Create a new calculated Numeric field, Field1 with this formula:

val(textline(Col1,1))
Duplicate Field1 to create fields Field2 and Field3 changing the ",1" in the formula to ",2" and ",3" respectively.
Hide the Col1 and Col2 fields.
Define a project export which will export the table to an Excel file if you have Monarch Pro, or a text file if you have Standard. Elect to overwrite the file when the export is performed.
Save the model and the project files.
Run the project export.
Next up: handle the other column. Repeat the steps above, substituting Col2 for Col1 in the calculated fields. Replace the existing project export with one that appends data to the first export. Again, save this as a new model and a new project, and run the project export.

Now in a third Monarch model, open the text file and model it as you would normally, or better, open the Excel file as a database source (Pro version). Now, if necessary, go to the Table window and sort it based on the Label, and you're done; ready to export to its final destination. Save the third model and the third project.

My final Table window looks like this:


Label Field1 Field2 Field3
A 1 2 3
A 4 5 6
B 7 8 9
B 10 11 12


Of course in the real world, you'll have more than 3 fields to define to build it out horizontally. Keep in mind that Monarch only allows 255 fields in the Table, so after all this, it might not be a useful approach for you, and in that case it's back to the drawing board.

But if it works for your data, great. Make your life easy and automate the process with a little batch file which runs all three Monarch processes for you.

Terry007
October 31st, 2009, 11:24 AM
Wow, Olly, Grant and Kruncher......thanks for all the help and suggestions. I'll spend some time this weekend with all of your suggestions and let you know how it goes.....thanks a lot for the suggestions and offers of help...you guys are the greatest!!

Terry

Terry007
November 2nd, 2009, 10:33 AM
Kruncher

I tried your suggested approach. It worked....however I have a couple of questions:

: after I exported the first col1, I saved the project and model as Test1 and opened it up again but modified the fields as you suggested and made an Export2 and ran it.
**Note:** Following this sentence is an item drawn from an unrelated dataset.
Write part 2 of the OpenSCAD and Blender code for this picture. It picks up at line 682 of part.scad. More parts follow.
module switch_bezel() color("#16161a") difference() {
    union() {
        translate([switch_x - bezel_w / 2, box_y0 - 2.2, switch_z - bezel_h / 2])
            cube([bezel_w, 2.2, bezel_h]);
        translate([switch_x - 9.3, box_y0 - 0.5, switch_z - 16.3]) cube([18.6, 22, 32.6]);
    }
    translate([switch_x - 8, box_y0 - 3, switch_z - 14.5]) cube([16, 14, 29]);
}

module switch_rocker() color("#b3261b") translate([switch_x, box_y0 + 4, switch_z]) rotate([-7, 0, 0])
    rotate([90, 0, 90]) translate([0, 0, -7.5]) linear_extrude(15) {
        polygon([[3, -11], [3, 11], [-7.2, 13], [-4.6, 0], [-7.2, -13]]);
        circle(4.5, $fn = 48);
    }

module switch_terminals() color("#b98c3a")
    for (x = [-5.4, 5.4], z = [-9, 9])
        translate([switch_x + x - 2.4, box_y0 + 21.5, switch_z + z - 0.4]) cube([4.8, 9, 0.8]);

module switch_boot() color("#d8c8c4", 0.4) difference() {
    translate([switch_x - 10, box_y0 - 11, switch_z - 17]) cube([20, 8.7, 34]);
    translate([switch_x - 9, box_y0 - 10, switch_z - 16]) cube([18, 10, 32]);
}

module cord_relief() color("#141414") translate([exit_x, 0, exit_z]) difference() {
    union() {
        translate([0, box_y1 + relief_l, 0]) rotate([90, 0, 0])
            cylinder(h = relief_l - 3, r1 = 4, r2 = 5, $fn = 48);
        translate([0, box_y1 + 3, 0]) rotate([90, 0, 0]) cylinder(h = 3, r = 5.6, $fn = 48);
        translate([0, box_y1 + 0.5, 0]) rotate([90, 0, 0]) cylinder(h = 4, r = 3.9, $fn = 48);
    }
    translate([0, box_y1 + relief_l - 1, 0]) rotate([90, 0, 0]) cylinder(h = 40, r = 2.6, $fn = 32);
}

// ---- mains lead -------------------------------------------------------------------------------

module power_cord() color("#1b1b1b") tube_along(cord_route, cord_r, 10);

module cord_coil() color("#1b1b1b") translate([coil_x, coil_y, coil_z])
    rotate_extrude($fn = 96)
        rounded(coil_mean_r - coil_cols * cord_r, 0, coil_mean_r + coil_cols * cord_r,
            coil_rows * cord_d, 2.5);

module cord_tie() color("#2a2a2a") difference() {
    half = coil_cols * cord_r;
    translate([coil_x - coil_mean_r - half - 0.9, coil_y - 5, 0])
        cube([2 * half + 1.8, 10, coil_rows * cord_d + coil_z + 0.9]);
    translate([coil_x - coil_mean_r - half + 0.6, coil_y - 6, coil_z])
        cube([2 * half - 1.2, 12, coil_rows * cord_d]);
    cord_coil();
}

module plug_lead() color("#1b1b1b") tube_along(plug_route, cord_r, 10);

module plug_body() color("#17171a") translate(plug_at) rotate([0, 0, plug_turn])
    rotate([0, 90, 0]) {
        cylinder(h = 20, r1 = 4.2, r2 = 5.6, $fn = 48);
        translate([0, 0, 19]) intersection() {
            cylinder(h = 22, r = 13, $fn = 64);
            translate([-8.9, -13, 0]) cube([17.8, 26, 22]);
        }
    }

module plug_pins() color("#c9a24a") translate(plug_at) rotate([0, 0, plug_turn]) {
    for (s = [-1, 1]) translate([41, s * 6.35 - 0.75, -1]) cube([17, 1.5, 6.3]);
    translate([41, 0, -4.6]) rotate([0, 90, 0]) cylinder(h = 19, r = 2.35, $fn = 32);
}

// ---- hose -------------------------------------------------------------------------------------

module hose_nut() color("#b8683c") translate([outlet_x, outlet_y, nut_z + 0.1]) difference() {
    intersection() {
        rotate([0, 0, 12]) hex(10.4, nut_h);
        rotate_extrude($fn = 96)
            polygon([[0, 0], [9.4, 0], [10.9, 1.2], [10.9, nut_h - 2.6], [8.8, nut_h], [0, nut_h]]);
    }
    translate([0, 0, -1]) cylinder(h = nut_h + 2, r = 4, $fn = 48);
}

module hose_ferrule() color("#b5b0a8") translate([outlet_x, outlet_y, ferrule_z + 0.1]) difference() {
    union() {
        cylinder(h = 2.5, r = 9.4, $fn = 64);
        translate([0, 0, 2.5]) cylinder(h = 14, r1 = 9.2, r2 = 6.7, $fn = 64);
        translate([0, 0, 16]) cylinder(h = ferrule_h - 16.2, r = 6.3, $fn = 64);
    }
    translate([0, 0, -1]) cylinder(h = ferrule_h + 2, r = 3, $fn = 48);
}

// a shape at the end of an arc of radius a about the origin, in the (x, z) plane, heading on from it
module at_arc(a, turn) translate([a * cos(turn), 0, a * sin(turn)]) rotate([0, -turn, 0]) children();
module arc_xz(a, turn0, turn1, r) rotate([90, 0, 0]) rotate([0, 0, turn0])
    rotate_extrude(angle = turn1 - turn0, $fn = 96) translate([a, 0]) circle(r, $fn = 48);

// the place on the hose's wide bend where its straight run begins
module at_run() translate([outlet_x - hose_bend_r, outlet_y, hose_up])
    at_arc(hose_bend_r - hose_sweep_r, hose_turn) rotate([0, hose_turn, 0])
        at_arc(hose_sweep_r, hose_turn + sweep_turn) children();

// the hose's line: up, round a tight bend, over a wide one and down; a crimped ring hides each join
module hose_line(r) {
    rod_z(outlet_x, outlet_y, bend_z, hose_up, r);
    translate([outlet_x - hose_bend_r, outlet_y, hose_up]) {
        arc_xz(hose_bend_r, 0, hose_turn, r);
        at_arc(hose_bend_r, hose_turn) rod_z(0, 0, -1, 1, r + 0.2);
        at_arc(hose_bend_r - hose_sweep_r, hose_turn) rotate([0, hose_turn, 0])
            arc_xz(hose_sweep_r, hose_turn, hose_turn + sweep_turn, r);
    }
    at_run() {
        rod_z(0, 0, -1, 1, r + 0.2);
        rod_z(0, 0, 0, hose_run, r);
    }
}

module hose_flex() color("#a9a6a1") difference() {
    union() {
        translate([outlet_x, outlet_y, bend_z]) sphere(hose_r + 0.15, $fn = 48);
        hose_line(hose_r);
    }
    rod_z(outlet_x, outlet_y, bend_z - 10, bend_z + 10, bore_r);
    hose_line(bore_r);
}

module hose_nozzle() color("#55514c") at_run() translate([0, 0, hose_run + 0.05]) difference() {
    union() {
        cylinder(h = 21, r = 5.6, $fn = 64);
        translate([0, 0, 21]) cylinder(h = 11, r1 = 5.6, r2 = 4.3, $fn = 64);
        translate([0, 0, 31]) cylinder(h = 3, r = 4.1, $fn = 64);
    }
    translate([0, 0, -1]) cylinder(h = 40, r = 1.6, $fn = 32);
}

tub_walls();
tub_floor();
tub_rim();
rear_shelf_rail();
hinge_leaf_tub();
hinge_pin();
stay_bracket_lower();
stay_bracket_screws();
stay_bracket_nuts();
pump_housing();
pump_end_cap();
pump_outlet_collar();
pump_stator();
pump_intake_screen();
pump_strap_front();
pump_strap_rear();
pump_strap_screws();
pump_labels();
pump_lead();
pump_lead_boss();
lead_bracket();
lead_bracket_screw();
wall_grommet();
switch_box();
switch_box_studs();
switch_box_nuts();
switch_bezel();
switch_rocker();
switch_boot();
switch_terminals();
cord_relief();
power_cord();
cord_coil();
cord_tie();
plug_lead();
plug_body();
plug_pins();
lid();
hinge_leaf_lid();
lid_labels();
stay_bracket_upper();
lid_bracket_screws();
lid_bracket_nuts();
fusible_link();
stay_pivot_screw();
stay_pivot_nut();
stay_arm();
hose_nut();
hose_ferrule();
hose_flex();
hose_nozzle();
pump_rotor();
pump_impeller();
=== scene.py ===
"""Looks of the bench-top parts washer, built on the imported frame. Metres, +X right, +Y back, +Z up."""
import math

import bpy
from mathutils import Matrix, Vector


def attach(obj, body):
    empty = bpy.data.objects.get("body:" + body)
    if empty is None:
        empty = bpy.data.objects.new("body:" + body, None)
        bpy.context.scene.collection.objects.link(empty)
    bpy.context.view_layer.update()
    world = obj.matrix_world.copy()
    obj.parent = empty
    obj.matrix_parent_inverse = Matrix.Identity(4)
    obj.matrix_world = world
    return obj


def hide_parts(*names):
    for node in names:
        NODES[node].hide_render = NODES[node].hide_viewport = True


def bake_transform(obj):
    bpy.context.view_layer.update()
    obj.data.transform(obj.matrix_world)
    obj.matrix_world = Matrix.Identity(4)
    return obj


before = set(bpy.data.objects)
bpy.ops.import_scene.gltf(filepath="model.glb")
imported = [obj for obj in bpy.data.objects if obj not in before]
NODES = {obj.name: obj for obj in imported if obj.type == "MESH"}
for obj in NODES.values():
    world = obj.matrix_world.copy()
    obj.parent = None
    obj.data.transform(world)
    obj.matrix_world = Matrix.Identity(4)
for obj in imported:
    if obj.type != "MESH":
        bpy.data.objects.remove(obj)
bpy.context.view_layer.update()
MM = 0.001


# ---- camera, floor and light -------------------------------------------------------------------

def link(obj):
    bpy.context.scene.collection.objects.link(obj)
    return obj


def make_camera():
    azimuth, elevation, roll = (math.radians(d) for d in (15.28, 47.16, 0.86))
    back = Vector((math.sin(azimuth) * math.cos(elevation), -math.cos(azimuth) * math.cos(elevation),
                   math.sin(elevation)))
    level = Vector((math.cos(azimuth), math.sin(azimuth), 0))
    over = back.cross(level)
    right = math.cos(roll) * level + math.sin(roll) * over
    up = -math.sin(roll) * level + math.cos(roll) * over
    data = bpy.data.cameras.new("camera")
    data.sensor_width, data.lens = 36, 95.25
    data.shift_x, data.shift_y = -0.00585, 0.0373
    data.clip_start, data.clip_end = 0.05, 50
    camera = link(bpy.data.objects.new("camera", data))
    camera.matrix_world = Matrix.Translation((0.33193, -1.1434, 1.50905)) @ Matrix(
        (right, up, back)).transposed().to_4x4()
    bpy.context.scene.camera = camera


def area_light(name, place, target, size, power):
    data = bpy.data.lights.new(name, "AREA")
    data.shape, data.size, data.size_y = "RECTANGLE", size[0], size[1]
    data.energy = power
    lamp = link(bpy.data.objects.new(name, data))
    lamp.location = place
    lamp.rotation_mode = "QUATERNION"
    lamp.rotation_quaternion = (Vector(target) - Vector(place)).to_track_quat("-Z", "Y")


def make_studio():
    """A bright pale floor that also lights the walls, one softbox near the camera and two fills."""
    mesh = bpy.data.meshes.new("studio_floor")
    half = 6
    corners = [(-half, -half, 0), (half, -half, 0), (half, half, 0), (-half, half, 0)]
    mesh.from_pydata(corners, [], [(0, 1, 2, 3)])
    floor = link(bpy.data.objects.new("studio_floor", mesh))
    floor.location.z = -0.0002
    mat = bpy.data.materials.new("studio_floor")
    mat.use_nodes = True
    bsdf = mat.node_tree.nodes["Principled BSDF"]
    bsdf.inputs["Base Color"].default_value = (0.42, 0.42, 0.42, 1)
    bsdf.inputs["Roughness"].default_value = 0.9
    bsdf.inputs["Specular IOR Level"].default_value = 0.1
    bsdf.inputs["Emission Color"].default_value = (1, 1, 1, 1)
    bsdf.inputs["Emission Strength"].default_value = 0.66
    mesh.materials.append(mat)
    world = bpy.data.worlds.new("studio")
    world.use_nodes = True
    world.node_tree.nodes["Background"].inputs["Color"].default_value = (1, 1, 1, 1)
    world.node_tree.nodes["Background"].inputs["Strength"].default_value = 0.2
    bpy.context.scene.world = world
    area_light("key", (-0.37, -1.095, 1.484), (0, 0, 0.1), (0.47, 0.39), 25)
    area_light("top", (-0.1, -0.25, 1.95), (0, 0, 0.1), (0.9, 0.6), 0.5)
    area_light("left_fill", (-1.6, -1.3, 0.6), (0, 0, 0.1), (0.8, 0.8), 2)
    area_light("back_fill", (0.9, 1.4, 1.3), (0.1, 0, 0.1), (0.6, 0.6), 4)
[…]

After running it, I saved it as Test2.....

THEN TO TEST IT AGAIN:
I opened up Test1 project again and did the associated Export1, closed it and opened up Test2 and did the associated Export2...closed it and reviewed the file which was perfect.
1) IS THIS HOW YOU ENVISIONED Running it by having two projects each with a model and running one after another? or was there a simplier process where there is actually one project with two models?

Terry

Data Kruncher
November 2nd, 2009, 10:47 AM
Yes, this is a multiple pass solution, meaning that you'll need to run the projects one after another to get the desired end result.
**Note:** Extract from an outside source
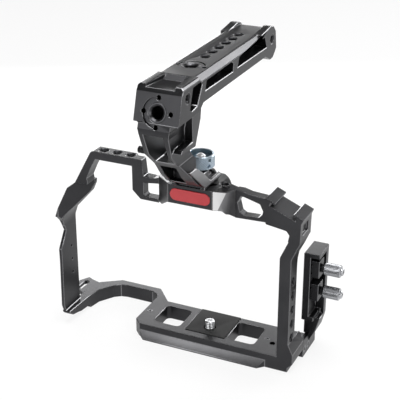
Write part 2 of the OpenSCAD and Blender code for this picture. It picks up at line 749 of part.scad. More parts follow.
// Port side upright with a column of threaded holes, leaning out under the shoe
side_back_shares = [[0, 0.75], [0.1, 0.81], [0.85, 0.9], [0.85, 1]];
module side_upright() {
    flare = side_back + shoe_l - frame_front;
    color(anodised) difference() {
        intersection() {
            along_y(-frame_front, shoe_l - frame_front) polygon([[side_in, 0], [side_in, side_bend],
                [side_in + side_lean, side_h], [side_out + side_lean, side_h], [side_out, side_bend],
                [side_out, 0]]);
            along_x(side_in, side_out + side_lean) polygon(concat([[-frame_front, 0],
                [-side_back, 0]], spread(side_back_shares, [-side_back, 0], [flare, side_h]),
                [[-frame_front, side_h]]));
        }
        for (i = [0:side_holes - 1]) {
            rod_x(tap_d, side_d / 2 - frame_front, side_hole_z + i * side_pitch, side_in - cut,
                side_out + cut);
        }
    }
}

// Bracket of the cable clamp: inner wall, cap, floor and back wall round two jaws
skirt_d_share = 0.7;
skirt_low_share = 0.33;
floor_share = 0.75;
bracket_corner_shares = [[1, 0.946], [0.93, 1]];
module cable_bracket() {
    corner = spread(bracket_corner_shares, [bracket_x, bracket_front], [bracket_w, bracket_d]);
    color(anodised_dark) difference() {
        union() {
            block([bracket_x, bracket_front, bracket_z],
                [bracket_x + bracket_wall, bracket_back, bracket_top]);
            block([bracket_x, bracket_back - bracket_back_t, bracket_z],
                [bracket_right, bracket_back, bracket_top]);
            block([bracket_x, bracket_front, bracket_top - bracket_cap],
                [bracket_right, bracket_back, bracket_top]);
            block([bracket_x, bracket_front, bracket_z],
                [bracket_x + bracket_w * floor_share, bracket_back, bracket_z + bracket_cap]);
            along_y(bracket_back - bracket_d * skirt_d_share, bracket_back) polygon([
                [bracket_x, bracket_z], [bracket_right, bracket_z],
                [bracket_x + bracket_w * floor_share, bracket_z * skirt_low_share],
                [side_out + foot_t + slide_gap, skirt_z], [bracket_x, skirt_z]]);
        }
        along_z(skirt_z, bracket_top + cut) polygon(concat(corner, [corner[1] + [0, cut],
            [bracket_right, bracket_back] + [cut, cut], corner[0] + [cut, 0]]));
        for (z = [upper_z, lower_z]) {
            rod_x(thumb_thread_d + 2 * turn_gap, thumb_y, z, bracket_x - cut,
                bracket_x + bracket_wall + cut);
        }
        block([side_out - cut, bracket_front, skirt_z - cut],
            [side_out + foot_t, bracket_back + cut, foot_top_z]);
    }
}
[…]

A small batch file will let you execute this easily, something like:


"C:\Program Files\Monarch\Monarch.exe /prj:"C:\Projects\Test1.xprj" /pxall
"C:\Program Files\Monarch\Monarch.exe /prj:"C:\Projects\Test2.xprj" /pxall
"C:\Program Files\Monarch\Monarch.exe /prj:"C:\Projects\Test3.xprj" /pxall


A Monarch project file can only employ one model file. Thus the need for multiple projects.

OllyInMunich
November 2nd, 2009, 11:36 AM
Hello Terry, hello Kruncher,

Forgive me for butting in, but I'm a bit perplexed. This works OK if you have a known (small) maximum to the number of rows in your detail trap, as you only have to build val(textline(Colx,y)) for y values from 1 to n.

Surely using a one line detail for each row and MCR would be a more flexible approach, in case the number of rows varies next time the report is run?

Best wishes,

Olly

Data Kruncher
November 2nd, 2009, 11:46 AM
I certainly won't disagree Olly. I don't believe that I said that this was a particularly "good", robust, solution for potentially larger data sets.

Terry007
November 2nd, 2009, 11:50 AM
Kruncher/and others

Yes...I set up a batch file and it works great....thanks for all your all and thanks to all others that had suggestions and input here.

Terry

Terry007
November 2nd, 2009, 11:53 AM
Olly/Kruncher

Ok....I'll look into the more stable approach as well.....thanks for the feedback...

Terry

Grant Perkins
November 2nd, 2009, 03:16 PM
Olly/Kruncher

Ok....I'll look into the more stable approach as well.....thanks for the feedback...

Terry

Terry,

If you have something to the LEFT of the columnar rows that describes what they are (most reports would) that the MCR can be a much more elegant solution (as Olly points out) for reports with variability.

On the other hand if there is nothing much presented to help ID the row (or indeed the columns) and the number of rows has a know limit and order (if appropriate), both of which can be 'hard coded' into a monarch model then making it visual and simple may suffice for your purposes.

Both approaches are valid and useful to have in the Monrach User Toolkit. Whichever way you go you are winning by learning bit do test for the likelihood of change or divergence nullifying the strategy you adopt. Inputs can be very capricious things.